Old Ledbury - World War One Oxford University Extension Society

World War One Oxford University Extension Society

World War One Oxford University Extension Society

Ledbury Guardian Newspaper 26-09-1914
Lectures
A series of lectures are announced to be given in connection with the local Centre of the Oxford University Extension Movement. The first one will be held on October 1, at the Ledbury Church Room where the Lecturer will be Mr. E. A. MEUNEER, M.A. (Corpus Christi College, Oxford). Tickets for the whole course of the lectures can be had for 10s. Application should be made to the Hon. Secretary (Miss N. MASEFIELD), the Priory, Ledbury.



Ledbury Guardian Newspaper 03-10-1914
English Novelists
A course of six lectures on the English novelists by Mr. E. A. MENNIER, M.A., Corpus Christi College, Oxford, commenced in Ledbury Church Room yesterday afternoon (Thursday). The lectures are arranged by the local centre of the Oxford University Extension Movement, of which Miss Norah MASEFIELD is the hon. secretary. There was a good attendance, and the lecture proved exceptionally interesting.
Owing to pressure on our space this week, an extended report will appear in our next issue.

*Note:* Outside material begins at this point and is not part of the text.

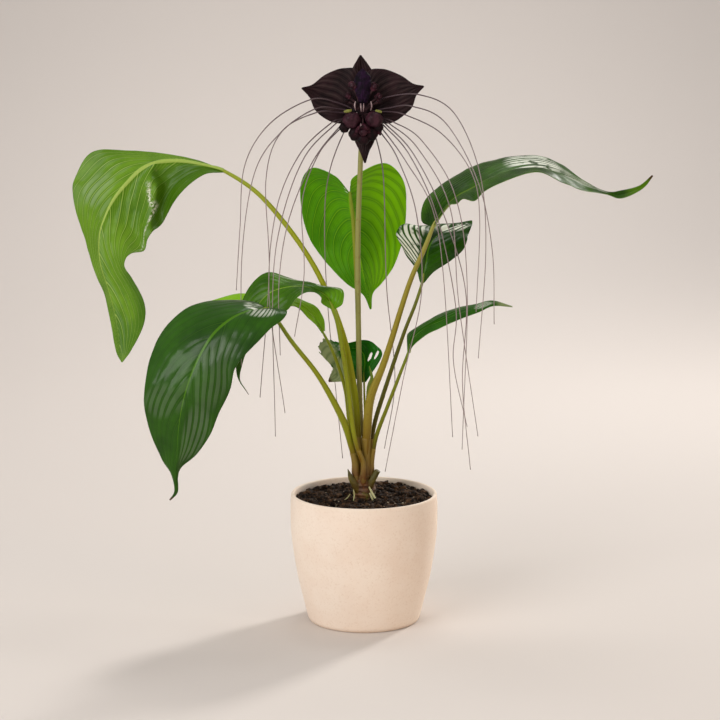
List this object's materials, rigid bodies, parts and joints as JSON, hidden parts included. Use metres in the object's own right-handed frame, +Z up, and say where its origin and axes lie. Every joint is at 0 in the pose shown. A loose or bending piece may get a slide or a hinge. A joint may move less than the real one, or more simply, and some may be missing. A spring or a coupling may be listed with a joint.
{
  "type": "potted bat flower",
  "caption": "Houseplant with large arching leaves and one dark winged bloom with long hanging whiskers, growing upright in a plain round tapered pot filled with soil.",
  "frame": {"origin": "centre of the pot's flat foot, on the floor", "axes": "+Z up along the pot's axis; -Y is the front, where the bloom faces; +X is to the right seen from the front"},
  "size_m": [0.6683, 0.2275, 0.6501],
  "materials": {
    "pot_ceramic": "matte",
    "soil": "matte",
    "crown": "matte",
    "leaf_tall_left": "satin",
    "leaf_low_left": "gloss",
    "leaf_back": "satin",
    "leaf_tall_right": "gloss",
    "leaf_mid_right": "gloss",
    "leaf_low_right": "gloss",
    "leaf_mid_left": "gloss",
    "leaf_small_left": "satin",
    "leaf_young": "gloss",
    "shoot": "satin",
    "scape": "satin",
    "bracts": "satin",
    "florets": "satin",
    "whiskers": "matte"
  },
  "bodies": {
    "root": {"pot": "pot_ceramic", "soil": "soil", "crown": "crown", "leaf_tall_left": "leaf_tall_left", "leaf_low_left": "leaf_low_left", "leaf_back": "leaf_back", "leaf_tall_right": "leaf_tall_right", "leaf_mid_right": "leaf_mid_right", "leaf_low_right": "leaf_low_right", "leaf_mid_left": "leaf_mid_left", "leaf_small_left": "leaf_small_left", "leaf_young": "leaf_young", "shoot": "shoot", "scape": "scape", "bracts": "bracts", "florets": "florets", "whiskers": "whiskers"}
  },
  "joints": []
}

Ledbury Guardian Newspaper 10-10-1914
ENGLISH NOVELISTS
PRESENT DAY TASTE IN LITERATURE
On Thursday week last Mr. E. A. MENNIER, M.A. Christi College, Oxford, conducted the first of his series of lectures on "The English Novelists." The lecture, which was held in the Church Room, Ledbury, was well attended. Judging by the reception it received, there need be no misgiving as to the popularity which is likely to attend the present course of six lectures. Mr MENNIER deals with his subject in a masterly fashion, and at once compels the attention of his audience.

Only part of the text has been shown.